*To do*. Lift out, unaltered, the lines of the material below between the line holding "for node in" and the line holding "UPRIGHT = Matrix.Identity(4)", counting both.

*Data*.
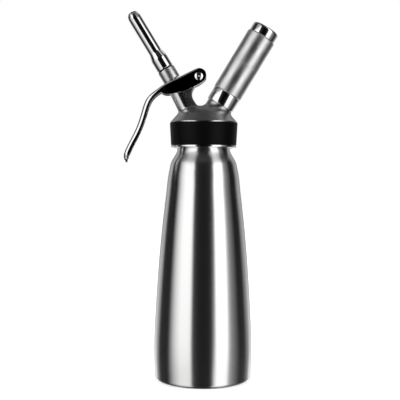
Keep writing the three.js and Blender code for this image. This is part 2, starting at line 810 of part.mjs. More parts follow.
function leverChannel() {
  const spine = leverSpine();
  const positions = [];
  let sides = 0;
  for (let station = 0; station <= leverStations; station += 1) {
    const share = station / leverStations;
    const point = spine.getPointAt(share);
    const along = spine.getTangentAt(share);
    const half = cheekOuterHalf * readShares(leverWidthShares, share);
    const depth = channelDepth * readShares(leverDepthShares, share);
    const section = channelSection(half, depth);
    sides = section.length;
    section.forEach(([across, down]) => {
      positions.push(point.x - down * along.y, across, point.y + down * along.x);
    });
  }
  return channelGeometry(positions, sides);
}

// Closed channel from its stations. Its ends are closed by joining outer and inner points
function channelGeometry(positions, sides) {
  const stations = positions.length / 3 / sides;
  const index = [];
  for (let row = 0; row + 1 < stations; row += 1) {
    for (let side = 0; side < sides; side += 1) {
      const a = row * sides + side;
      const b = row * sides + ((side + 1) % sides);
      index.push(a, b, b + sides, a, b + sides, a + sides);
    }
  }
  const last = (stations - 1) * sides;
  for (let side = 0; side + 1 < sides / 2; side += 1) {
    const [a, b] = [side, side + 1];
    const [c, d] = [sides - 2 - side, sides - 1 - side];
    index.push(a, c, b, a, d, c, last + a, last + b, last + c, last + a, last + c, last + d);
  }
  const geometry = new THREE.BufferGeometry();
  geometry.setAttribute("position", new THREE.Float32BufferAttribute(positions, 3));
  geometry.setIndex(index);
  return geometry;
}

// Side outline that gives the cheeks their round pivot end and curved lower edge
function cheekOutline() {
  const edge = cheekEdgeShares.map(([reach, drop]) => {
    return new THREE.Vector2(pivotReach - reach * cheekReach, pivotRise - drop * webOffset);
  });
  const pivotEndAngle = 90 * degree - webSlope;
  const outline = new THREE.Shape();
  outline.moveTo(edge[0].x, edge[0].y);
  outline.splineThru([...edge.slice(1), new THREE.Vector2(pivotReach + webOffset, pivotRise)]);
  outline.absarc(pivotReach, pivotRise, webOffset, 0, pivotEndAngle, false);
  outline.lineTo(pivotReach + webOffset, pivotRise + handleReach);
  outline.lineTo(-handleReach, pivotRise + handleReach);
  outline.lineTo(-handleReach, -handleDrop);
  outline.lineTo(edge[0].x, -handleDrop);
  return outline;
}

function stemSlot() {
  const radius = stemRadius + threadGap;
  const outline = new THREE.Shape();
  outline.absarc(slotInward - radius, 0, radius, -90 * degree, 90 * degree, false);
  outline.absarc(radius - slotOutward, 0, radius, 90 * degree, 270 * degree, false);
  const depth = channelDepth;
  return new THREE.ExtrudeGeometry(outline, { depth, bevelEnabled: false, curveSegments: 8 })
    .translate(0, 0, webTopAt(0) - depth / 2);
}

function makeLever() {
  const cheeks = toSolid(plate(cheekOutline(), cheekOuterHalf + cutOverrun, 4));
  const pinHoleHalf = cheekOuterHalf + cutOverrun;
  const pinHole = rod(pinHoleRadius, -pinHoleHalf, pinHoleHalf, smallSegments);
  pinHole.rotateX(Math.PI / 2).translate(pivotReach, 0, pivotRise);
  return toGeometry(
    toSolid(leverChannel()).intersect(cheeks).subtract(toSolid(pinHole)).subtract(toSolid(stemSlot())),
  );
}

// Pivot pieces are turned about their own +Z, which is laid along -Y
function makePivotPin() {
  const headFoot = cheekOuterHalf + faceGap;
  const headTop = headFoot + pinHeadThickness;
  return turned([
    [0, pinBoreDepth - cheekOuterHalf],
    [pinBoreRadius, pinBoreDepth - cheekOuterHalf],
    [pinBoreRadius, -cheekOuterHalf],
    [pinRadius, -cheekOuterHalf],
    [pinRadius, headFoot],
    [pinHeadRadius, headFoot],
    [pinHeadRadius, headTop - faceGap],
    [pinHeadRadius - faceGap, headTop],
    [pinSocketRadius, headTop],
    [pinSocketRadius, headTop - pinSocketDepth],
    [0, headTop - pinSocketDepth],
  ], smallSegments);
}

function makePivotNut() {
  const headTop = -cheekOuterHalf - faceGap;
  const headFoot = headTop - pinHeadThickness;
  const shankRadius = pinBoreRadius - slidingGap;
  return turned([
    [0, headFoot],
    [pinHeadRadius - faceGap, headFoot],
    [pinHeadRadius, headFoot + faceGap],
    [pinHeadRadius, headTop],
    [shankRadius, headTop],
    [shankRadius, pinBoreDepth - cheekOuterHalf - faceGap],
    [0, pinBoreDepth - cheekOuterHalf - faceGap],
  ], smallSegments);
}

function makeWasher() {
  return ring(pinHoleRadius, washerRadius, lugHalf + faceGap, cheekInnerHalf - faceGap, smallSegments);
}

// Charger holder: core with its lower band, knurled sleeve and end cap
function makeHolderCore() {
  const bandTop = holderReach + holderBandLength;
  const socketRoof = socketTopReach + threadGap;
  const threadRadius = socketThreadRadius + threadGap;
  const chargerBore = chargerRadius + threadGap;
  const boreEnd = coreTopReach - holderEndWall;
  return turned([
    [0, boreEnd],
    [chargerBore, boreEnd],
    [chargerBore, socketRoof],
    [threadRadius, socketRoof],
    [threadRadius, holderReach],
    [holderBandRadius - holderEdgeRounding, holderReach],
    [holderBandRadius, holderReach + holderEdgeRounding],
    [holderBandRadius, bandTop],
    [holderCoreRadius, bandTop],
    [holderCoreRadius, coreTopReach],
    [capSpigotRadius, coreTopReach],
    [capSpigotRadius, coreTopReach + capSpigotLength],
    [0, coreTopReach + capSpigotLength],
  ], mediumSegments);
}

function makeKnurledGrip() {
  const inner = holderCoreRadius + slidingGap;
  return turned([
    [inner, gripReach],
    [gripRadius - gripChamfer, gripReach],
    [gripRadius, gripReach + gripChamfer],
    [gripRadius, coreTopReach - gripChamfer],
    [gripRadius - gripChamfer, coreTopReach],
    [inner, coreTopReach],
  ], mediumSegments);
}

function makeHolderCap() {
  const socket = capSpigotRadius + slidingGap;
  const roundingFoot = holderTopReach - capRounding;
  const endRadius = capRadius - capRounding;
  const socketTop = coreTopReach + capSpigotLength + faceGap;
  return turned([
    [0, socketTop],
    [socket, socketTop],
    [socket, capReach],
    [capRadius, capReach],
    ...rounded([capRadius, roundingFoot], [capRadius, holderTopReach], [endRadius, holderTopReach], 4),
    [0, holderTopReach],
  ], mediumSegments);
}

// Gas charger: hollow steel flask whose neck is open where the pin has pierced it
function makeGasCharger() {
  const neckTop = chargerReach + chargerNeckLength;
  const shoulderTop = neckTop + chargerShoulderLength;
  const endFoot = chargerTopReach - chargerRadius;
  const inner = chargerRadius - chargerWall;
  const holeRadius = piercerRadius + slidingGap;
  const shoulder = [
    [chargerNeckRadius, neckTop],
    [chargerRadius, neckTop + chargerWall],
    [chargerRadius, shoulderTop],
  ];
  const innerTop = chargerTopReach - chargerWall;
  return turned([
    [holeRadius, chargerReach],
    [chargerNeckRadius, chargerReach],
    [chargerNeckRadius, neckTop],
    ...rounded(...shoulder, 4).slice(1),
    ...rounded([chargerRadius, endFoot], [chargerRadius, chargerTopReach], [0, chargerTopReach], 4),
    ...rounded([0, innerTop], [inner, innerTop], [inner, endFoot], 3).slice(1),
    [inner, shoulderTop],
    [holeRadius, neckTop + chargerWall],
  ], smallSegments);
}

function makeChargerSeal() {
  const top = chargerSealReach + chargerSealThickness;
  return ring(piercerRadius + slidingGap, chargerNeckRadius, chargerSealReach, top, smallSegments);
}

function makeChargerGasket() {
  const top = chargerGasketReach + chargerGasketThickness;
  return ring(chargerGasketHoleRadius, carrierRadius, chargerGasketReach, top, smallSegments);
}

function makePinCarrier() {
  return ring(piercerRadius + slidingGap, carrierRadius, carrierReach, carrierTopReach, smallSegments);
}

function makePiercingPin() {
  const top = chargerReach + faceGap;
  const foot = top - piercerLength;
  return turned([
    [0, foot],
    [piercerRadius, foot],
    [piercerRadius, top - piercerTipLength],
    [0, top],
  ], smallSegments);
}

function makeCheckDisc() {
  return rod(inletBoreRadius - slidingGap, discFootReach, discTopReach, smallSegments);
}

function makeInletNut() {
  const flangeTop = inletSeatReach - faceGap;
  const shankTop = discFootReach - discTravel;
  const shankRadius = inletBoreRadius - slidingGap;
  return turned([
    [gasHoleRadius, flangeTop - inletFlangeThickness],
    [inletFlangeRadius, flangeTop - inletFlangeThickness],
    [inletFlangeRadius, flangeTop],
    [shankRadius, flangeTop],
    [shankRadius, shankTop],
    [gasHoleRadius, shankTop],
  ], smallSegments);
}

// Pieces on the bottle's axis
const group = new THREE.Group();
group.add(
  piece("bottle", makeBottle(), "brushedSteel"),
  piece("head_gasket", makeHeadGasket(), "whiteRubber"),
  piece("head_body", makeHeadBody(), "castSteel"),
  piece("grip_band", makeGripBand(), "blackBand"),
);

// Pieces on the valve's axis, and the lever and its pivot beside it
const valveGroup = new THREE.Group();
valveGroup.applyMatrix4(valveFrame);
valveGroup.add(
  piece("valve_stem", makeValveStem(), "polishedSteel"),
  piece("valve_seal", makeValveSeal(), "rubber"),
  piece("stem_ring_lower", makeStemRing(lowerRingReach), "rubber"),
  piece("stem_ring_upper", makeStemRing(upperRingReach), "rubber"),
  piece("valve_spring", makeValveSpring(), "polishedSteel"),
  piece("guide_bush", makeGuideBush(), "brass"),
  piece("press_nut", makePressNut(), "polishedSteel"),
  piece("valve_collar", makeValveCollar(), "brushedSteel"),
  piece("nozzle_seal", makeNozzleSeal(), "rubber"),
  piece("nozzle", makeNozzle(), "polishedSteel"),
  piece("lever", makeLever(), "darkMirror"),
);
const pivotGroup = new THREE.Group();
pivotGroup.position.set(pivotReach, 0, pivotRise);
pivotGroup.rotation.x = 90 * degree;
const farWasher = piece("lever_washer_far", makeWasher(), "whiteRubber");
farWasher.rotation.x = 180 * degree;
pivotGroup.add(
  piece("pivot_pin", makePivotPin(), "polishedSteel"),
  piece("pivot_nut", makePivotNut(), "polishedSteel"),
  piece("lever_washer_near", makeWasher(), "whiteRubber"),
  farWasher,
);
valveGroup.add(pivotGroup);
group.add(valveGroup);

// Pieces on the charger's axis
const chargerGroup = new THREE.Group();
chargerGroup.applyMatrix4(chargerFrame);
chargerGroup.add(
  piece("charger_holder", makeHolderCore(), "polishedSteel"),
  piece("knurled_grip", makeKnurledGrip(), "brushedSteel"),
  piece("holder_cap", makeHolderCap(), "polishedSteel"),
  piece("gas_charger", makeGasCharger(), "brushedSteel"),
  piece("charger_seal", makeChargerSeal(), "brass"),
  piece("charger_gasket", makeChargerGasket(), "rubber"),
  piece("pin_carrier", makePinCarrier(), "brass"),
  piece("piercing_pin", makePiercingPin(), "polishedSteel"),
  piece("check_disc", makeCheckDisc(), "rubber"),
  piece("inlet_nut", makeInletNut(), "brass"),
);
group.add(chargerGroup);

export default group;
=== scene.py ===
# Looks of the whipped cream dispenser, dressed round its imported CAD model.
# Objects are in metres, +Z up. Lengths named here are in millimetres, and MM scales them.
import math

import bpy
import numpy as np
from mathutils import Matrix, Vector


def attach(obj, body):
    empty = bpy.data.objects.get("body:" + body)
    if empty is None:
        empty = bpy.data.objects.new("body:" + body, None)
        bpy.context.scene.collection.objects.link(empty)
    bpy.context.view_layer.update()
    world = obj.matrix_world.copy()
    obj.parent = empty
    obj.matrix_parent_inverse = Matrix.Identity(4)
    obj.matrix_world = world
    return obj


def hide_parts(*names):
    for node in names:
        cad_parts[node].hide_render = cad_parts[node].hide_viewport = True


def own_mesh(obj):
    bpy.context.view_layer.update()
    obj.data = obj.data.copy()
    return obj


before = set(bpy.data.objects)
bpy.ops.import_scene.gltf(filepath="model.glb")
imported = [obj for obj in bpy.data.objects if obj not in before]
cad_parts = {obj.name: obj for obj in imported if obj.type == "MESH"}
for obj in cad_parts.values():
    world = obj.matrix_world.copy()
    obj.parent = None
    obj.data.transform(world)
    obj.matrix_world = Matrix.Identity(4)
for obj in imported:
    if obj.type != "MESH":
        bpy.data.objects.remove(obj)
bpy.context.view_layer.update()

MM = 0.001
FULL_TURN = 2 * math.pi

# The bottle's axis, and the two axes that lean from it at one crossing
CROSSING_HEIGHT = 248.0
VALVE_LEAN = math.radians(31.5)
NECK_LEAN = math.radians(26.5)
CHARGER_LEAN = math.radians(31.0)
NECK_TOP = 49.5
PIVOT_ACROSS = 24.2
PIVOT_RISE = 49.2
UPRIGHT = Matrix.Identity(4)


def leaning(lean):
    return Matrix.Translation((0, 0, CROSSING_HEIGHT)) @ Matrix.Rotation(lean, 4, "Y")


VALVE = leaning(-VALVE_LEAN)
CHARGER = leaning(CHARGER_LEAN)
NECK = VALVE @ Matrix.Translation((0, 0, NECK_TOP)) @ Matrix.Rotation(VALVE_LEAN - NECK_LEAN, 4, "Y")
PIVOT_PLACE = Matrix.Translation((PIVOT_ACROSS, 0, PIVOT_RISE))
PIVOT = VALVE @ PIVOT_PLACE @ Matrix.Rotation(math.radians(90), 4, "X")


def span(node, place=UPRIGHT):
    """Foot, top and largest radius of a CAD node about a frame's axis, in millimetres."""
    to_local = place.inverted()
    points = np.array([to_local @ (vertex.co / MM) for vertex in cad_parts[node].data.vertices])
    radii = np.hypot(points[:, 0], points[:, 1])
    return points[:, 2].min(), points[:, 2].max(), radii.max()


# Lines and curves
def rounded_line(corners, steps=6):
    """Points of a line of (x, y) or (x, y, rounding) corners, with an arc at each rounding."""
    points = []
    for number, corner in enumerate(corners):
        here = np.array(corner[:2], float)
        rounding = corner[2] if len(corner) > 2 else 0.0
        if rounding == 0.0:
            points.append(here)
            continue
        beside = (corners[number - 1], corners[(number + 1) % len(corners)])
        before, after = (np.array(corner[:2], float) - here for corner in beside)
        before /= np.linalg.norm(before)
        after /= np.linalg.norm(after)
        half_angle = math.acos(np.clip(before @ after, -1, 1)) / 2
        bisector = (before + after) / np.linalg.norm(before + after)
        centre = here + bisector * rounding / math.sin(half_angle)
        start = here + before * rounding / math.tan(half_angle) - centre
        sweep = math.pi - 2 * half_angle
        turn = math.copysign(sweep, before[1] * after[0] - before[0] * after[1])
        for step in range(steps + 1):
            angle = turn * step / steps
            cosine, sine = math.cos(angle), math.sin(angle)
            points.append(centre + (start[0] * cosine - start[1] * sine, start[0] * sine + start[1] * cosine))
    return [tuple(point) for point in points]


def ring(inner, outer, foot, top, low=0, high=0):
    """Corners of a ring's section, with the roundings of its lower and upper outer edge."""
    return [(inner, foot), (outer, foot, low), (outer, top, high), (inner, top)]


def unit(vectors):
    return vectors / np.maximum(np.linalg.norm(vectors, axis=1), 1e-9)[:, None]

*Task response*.
    for node in names:
        cad_parts[node].hide_render = cad_parts[node].hide_viewport = True


def own_mesh(obj):
    bpy.context.view_layer.update()
    obj.data = obj.data.copy()
    return obj


before = set(bpy.data.objects)
bpy.ops.import_scene.gltf(filepath="model.glb")
imported = [obj for obj in bpy.data.objects if obj not in before]
cad_parts = {obj.name: obj for obj in imported if obj.type == "MESH"}
for obj in cad_parts.values():
    world = obj.matrix_world.copy()
    obj.parent = None
    obj.data.transform(world)
    obj.matrix_world = Matrix.Identity(4)
for obj in imported:
    if obj.type != "MESH":
        bpy.data.objects.remove(obj)
bpy.context.view_layer.update()

MM = 0.001
FULL_TURN = 2 * math.pi

# The bottle's axis, and the two axes that lean from it at one crossing
CROSSING_HEIGHT = 248.0
VALVE_LEAN = math.radians(31.5)
NECK_LEAN = math.radians(26.5)
CHARGER_LEAN = math.radians(31.0)
NECK_TOP = 49.5
PIVOT_ACROSS = 24.2
PIVOT_RISE = 49.2
UPRIGHT = Matrix.Identity(4)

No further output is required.